1•app-neosoma•50m ago
Hi HN,

I’m exploring an idea that has been stuck in my head for months, and I would love your feedback.

Today, wearables give us tons of numbers : HRV, stress, sleep stages, recovery, resting HR, energy… But very few people actually understand what these metrics mean for their body and their day-to-day decisions.

What I’m working on is a simple concept:

An AI that acts as an “interface” between you and your body - it reads your wearable data - and translates it into clear, human language.

Instead of charts and scores, it would tell you things like: • “Your body is under tension today” • “Good energy window this morning” • “Recovery is low, take it slow” • “Stress slightly elevated this afternoon”

And you could even ask it questions like: “Why do I feel tired today?” “Should I push or rest?” “What is my body reacting to?” And it would answer based on your own signals.

Before going further, I’m trying to understand whether people actually want this, whether they find their current data confusing, or whether a “translator for the body” would be helpful.

So I made a very short survey (<3 min): https://forms.gle/Rwo7RcipgNtbubWw6

If you use an Apple Watch, Oura, Whoop, Garmin, Fitbit, anything… your feedback would help me tremendously.

Thank you HN, your insights have always been gold.

Comments

EmanuelB•15m ago
Samsung did something similar 10 years ago with their phones that had a pulsoximeter sensor. It could show on some scale between 0-100 how stressed you was and compare that to previous days. Probably more useful for most people than raw values for many kinds of data.
gogurt2000•14m ago
If you pursue this, be aware that consumers are tired of AI and don't believe it works well. You need to show that it's "insights" are reliable, accurate, and useful.

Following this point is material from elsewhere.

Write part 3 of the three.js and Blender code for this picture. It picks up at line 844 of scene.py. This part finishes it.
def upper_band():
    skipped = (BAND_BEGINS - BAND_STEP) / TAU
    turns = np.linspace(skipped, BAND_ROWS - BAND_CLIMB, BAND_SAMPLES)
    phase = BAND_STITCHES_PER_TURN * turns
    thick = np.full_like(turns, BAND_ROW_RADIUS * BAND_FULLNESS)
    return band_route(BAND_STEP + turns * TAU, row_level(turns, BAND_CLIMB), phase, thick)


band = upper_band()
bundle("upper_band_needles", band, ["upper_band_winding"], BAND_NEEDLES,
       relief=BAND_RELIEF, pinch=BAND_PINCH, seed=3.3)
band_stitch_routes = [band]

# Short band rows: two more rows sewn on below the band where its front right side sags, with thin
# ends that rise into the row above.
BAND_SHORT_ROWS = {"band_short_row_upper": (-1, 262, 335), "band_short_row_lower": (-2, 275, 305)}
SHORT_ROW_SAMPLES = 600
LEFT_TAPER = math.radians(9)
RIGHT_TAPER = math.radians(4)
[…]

If you're stuck in traffic, stressed out because you're running late, do you think it's helpful to have a notification on your phone pop up and tell you "Stress slightly elevated this afternoon"? Do you think the AI could suggest solutions that the user won't be upset to see ("Try to relax with a breathing exercise...")?

If you ask it "Why do I feel tired today?" do you think it's helpful to get a chatGPT response listing bullet point reasons for people commonly being tired? You already know if you didn't get enough sleep, slept poorly, are burnt out, skipped a meal, haven't been exercising regularly, are recovering from a recent workout, are recovering from illness, or haven't been drinking enough water. Can the data collected actually identify a specific cause? Can the AI then suggest a specific, actionable solution?